A pastor should use AI only after reading the passage carefully. Then he may ask for context, structure, key terms, doctrinal issues, conservative options, likely errors, and verification questions. The final judgement must be made by the pastor under Scripture, not by the tool.

A careful workflow should also ask what the passage does not say. Many interpretive errors come from treating a possible association as a required conclusion. The difference between text, inference, and speculation must remain visible.

Doctrine, conditions, fruit, and perseverance

The causal-theological distinctions must remain clear. Merit is the ground that earns a result; fallen man has no saving merit before God. A condition is what must be present for a biblical promise, warning, command, or covenantal relation to apply. An instrument is the means by which a benefit is received; faith is not merit, but receives what God gives in Christ. Fruit is what grows from a living root. Evidence is what shows that a claim is real. Perseverance is continued abiding and faithfulness, not self-salvation. When AI commentary collapses these categories, it may turn grace into license, obedience into merit, warnings into theatre, or assurance into presumption.

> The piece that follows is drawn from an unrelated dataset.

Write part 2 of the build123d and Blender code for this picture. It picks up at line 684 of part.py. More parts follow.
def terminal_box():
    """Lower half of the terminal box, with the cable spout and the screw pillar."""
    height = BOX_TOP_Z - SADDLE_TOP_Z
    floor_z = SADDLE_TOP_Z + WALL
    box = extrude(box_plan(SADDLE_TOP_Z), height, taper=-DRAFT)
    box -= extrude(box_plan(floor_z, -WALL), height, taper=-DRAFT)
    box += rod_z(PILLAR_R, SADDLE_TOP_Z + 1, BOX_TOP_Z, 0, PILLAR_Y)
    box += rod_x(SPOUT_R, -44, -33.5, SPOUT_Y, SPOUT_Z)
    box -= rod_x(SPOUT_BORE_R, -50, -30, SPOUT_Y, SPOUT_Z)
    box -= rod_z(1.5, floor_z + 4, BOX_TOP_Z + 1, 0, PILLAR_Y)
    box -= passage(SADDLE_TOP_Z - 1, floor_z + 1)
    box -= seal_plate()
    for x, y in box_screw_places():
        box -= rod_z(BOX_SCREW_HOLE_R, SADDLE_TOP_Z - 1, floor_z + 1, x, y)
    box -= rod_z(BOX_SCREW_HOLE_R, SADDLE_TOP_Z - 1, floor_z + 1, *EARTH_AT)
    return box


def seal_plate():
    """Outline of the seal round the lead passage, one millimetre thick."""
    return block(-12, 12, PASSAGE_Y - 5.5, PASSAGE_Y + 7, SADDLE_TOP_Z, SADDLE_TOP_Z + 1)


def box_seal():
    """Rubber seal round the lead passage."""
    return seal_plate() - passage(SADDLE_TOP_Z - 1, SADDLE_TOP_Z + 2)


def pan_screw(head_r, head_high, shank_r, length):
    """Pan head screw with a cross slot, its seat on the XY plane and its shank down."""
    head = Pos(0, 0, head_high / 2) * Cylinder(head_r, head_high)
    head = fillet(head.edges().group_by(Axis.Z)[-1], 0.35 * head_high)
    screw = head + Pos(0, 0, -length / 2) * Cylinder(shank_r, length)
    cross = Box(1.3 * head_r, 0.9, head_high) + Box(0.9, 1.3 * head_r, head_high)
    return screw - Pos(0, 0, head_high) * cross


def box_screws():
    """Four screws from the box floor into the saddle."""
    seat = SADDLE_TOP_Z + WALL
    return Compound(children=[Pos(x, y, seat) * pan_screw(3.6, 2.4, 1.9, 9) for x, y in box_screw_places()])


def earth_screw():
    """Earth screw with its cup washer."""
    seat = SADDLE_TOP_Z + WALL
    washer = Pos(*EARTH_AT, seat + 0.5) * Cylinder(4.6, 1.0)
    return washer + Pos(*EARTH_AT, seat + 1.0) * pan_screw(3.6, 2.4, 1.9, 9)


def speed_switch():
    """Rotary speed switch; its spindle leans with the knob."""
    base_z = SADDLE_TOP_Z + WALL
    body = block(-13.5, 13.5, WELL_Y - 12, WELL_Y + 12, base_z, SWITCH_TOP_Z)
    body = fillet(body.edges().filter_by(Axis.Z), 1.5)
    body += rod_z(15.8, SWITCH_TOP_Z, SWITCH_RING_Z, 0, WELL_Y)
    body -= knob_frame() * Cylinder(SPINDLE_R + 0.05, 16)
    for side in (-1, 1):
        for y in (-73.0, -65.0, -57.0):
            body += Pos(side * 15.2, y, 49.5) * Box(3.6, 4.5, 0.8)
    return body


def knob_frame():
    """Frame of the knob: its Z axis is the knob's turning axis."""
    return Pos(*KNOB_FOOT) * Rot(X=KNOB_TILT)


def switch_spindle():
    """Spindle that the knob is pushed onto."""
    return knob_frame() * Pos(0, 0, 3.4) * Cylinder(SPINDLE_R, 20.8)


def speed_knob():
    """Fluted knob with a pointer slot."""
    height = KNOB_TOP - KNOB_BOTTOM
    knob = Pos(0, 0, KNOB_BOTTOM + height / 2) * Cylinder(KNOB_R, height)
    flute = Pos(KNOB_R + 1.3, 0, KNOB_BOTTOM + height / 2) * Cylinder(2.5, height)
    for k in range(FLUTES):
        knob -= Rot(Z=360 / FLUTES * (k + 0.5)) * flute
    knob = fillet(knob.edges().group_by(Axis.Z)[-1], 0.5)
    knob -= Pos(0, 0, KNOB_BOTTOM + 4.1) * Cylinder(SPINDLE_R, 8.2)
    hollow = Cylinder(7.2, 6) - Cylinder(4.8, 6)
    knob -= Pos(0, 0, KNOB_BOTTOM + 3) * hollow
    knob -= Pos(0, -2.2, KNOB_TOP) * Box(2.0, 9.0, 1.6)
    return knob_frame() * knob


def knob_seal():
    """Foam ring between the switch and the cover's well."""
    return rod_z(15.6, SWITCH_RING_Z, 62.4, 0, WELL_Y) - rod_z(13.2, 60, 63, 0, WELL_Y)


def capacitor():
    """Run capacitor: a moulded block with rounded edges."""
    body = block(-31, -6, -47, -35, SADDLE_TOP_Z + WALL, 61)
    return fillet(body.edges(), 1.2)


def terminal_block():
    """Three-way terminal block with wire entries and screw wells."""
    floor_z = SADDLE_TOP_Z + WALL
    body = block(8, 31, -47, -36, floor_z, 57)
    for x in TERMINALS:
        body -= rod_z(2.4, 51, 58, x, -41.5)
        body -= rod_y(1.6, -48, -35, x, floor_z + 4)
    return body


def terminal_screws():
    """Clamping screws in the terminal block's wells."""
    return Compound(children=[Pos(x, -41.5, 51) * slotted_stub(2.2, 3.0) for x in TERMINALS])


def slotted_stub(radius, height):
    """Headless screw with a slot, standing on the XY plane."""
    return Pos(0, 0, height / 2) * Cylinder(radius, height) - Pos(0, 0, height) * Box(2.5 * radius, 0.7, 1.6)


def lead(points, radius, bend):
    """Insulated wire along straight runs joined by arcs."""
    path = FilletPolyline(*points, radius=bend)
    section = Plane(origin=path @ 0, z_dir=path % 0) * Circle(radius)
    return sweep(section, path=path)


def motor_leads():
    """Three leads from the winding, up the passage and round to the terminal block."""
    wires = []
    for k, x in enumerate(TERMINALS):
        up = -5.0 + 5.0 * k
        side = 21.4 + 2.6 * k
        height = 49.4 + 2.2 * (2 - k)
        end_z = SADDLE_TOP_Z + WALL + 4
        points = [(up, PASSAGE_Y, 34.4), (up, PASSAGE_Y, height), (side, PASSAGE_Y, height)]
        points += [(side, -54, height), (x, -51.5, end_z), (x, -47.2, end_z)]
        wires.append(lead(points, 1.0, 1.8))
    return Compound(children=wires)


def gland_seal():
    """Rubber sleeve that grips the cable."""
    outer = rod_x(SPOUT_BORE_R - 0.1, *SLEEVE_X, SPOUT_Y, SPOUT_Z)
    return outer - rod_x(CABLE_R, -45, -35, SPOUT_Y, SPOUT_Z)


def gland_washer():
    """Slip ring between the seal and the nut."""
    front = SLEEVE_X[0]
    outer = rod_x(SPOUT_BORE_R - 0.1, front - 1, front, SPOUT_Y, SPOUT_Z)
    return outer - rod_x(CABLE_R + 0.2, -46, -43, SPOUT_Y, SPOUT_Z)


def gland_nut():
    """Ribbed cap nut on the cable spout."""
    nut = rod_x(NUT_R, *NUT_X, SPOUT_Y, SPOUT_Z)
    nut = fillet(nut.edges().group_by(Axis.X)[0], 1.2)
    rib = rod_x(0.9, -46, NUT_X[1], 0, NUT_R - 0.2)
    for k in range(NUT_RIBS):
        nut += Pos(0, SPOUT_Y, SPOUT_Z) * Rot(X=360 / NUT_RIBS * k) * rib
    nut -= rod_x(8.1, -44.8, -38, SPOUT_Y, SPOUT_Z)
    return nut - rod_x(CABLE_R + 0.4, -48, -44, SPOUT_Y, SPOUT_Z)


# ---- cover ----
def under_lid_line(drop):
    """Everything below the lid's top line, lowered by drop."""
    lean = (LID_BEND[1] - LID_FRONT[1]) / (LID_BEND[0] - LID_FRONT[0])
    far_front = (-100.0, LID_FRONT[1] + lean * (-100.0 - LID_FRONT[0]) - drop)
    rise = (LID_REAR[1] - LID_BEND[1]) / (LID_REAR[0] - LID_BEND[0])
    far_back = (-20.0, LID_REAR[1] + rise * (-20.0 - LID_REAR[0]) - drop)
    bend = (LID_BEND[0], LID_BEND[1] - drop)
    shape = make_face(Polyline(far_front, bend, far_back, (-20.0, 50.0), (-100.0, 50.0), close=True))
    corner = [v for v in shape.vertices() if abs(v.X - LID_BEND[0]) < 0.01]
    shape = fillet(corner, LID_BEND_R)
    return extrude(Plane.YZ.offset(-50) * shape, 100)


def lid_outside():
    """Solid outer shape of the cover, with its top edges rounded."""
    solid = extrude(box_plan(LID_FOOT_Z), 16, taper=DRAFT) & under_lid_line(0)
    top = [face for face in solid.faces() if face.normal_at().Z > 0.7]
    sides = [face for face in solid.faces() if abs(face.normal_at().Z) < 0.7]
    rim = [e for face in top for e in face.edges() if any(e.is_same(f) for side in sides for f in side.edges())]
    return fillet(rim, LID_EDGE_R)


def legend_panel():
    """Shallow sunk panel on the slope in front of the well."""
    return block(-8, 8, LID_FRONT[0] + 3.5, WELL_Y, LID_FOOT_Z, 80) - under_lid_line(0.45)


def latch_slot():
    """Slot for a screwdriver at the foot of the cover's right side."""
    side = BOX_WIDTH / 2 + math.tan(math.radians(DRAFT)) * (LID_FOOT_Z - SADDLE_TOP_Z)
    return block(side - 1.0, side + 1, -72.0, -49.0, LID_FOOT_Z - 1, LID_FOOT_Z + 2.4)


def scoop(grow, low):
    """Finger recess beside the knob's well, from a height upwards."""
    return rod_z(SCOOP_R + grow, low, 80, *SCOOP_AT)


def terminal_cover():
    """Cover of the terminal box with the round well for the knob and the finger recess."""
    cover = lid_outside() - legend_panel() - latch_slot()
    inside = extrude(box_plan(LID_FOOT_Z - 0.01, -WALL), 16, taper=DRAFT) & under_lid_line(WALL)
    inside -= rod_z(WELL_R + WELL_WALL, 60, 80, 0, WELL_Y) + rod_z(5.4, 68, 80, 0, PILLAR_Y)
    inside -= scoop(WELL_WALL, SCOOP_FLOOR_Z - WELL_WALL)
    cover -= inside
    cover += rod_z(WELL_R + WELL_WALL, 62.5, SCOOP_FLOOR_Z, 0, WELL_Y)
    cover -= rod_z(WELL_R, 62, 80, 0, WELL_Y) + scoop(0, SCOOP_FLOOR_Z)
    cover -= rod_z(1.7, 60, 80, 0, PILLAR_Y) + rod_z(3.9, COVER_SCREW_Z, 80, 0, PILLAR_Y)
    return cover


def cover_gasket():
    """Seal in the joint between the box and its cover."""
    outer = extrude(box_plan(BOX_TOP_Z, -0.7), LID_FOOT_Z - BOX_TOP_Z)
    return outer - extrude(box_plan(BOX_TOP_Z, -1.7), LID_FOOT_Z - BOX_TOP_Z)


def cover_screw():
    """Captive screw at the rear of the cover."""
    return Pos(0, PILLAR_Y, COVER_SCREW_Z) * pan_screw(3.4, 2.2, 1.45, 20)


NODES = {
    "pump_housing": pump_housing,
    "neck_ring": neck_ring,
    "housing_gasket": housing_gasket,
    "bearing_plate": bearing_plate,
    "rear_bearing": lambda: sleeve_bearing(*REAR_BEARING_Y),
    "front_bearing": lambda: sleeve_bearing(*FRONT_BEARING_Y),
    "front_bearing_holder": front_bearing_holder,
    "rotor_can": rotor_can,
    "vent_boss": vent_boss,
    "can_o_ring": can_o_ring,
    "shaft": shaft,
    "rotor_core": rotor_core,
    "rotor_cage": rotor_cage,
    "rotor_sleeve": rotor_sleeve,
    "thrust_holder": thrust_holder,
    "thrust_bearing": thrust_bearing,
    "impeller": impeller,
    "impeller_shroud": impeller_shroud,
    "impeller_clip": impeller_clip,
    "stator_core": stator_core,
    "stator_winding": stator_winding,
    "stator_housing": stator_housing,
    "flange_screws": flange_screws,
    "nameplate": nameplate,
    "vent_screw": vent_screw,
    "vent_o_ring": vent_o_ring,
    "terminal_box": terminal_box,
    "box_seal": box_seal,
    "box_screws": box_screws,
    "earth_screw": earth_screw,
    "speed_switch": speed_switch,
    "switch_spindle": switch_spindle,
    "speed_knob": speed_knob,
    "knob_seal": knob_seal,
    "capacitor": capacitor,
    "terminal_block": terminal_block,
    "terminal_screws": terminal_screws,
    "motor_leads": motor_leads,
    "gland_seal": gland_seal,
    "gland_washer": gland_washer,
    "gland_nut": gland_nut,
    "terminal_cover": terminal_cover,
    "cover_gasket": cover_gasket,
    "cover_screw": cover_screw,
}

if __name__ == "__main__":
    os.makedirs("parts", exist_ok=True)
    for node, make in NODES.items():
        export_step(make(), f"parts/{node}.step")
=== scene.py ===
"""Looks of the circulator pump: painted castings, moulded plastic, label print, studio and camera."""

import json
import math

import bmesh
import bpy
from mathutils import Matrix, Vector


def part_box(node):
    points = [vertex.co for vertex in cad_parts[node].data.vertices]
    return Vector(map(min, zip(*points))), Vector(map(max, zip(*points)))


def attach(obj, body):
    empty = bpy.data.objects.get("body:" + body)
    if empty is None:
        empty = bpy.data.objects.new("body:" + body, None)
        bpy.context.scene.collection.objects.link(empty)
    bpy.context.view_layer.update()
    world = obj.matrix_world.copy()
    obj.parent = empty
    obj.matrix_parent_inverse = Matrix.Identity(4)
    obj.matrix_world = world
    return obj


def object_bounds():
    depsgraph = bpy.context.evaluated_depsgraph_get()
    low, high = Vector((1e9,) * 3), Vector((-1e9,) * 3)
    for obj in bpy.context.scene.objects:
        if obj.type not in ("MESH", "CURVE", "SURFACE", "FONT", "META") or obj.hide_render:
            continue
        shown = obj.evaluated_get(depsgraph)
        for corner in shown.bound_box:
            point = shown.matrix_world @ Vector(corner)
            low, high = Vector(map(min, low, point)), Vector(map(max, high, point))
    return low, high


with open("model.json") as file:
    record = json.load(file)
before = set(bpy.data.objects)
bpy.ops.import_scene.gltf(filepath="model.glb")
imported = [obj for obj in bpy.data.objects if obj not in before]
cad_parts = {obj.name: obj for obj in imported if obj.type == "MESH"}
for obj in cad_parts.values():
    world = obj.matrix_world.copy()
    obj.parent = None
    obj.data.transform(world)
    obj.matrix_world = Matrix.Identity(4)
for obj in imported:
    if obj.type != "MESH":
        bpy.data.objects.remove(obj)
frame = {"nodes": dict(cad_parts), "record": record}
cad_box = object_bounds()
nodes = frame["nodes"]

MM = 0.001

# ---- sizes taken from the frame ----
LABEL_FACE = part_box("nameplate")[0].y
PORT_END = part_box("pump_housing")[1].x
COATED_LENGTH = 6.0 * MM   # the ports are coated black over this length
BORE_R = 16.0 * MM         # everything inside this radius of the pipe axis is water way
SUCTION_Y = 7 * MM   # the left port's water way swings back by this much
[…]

These distinctions are not academic ornaments. They protect the gospel, the warnings of Scripture, the seriousness of obedience, and the humility of the interpreter. A Bible answer that blurs them may sound gracious while quietly changing the biblical message.

How this site supports the task

AI-Bible-Commentary.com can support pastoral preparation through commentary tiers, prompt workflows, lexicon links, doctrine resources, and warnings about unsafe AI use.

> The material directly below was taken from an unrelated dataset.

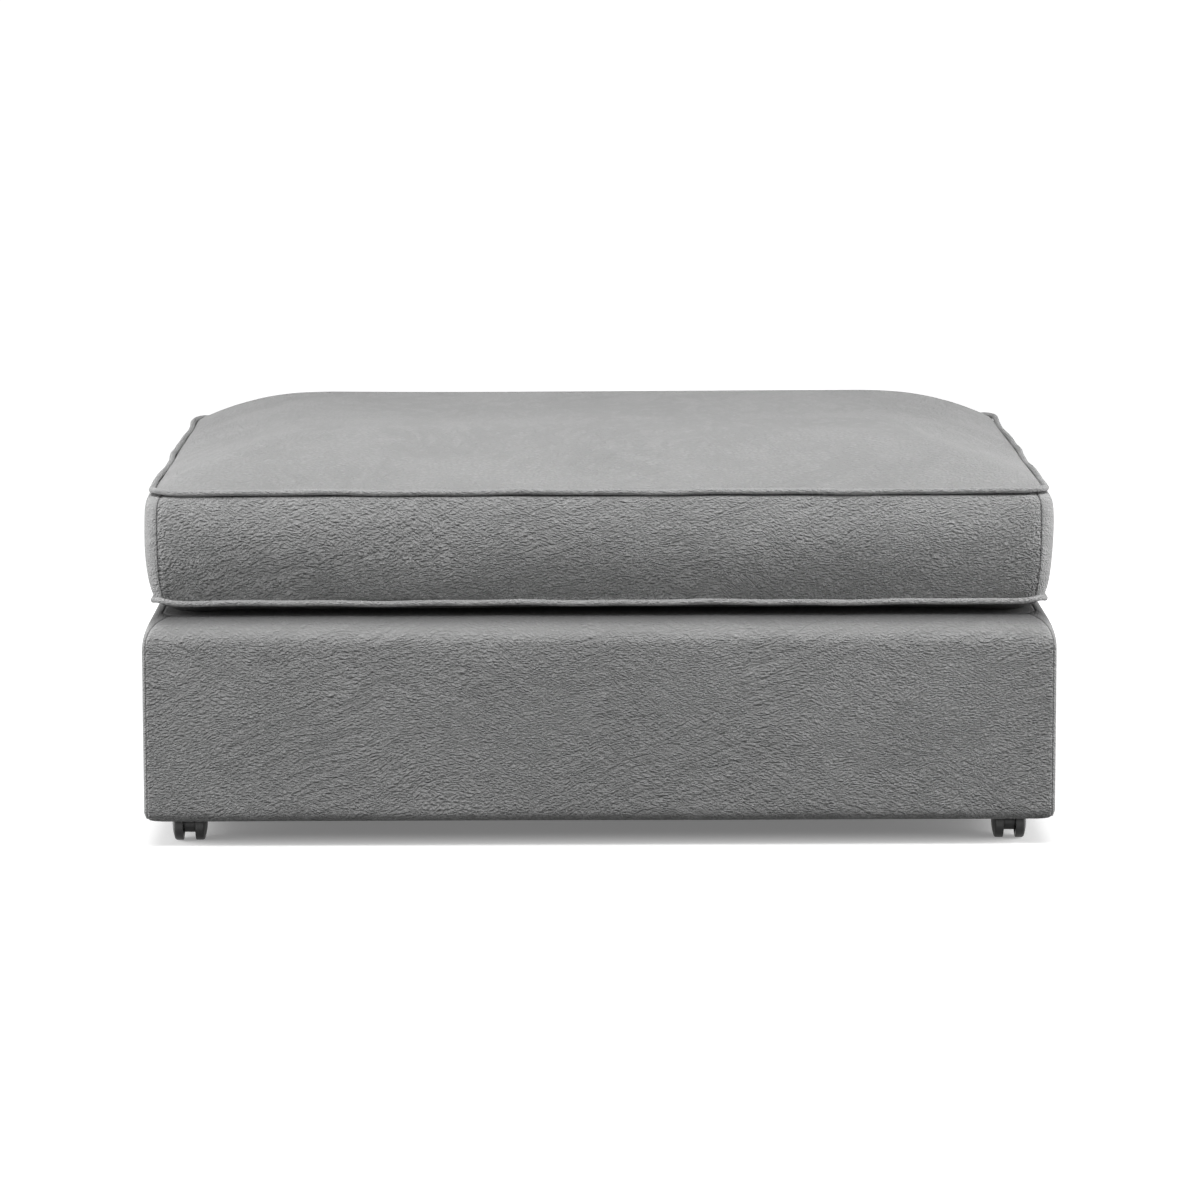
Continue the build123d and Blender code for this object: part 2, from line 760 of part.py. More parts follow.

The purpose is not to replace the church, the Bible, or careful study. The purpose is to organise helps so that readers can study with more discipline, test AI output more carefully, and avoid generic answers about holy things.

Final word

The pastor may use tools, but he must not let tools become the teacher of the church.

The final test is not whether the answer is fluent, long, emotionally satisfying, or useful for a lesson. The test is whether it has brought the reader under the authority of the written Word. A good AI-assisted study should leave the reader more alert to context, more careful with doctrine, more honest about uncertainty, more resistant to speculation, and more obedient to what God has actually said.